Por otro lado, la utilización de los paréntesis contribuye a esa horadación del tiempo para que fluya la memoria. Sus irrupciones producen especies de agujeros de gusano que no sólo detienen el ritmo de un verso reorientando su sentido, sino que profundizan y abren fisuras en el tiempo y las latitudes mientras que a la vez conectan a los poemas entre sí, creando también vínculos con épocas y tradiciones diferentes. Los paréntesis proliferan en todos los poemas, se vuelven parte del ritmo y después de cierto tiempo dedicado a su lectura se hacen necesarios… O sea, que tales irrupciones una vez alcanzado ese instante de familiarización con el lenguaje de Kozer ya se esperan:
el sastre creó (cúpulas) de la lisa comba (son) el anca de los caballos (29).

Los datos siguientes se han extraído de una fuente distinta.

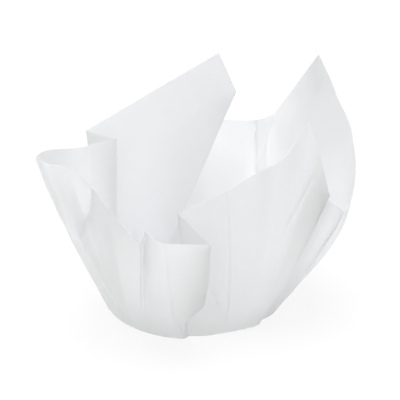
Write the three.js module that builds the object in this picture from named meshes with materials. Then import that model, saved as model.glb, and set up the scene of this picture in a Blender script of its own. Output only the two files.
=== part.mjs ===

Dice Nicolás Gómez Dávila en unos de sus escolios: “La frase debe tener la dureza de la piedra y el temblor de la rama”. La poesía de José Kozer tiene esas dos virtudes, de allí lo literal y lo figurado, lo grande y lo pequeño, lo sólido y lo líquido. Su escritura entra en el pensamiento del lector como una tromba –palabra que el poeta usa a menudo– y tiene la grandeza y la belleza de un “un cachalote dormido en altamar”. Su escritura hace pensar en ese sueño inmenso que seguramente tiene el formidable mamífero en su cama de océano, mientras Aldebarán titila diminuta en el cielo.
Luis Carlos Ayarza (Bogotá, 1968). MFA en Creative Writing por la Universidad de Texas en El Paso. Actualmente cursa estudios de doctorado en Hispanic Studies en Texas A&M University.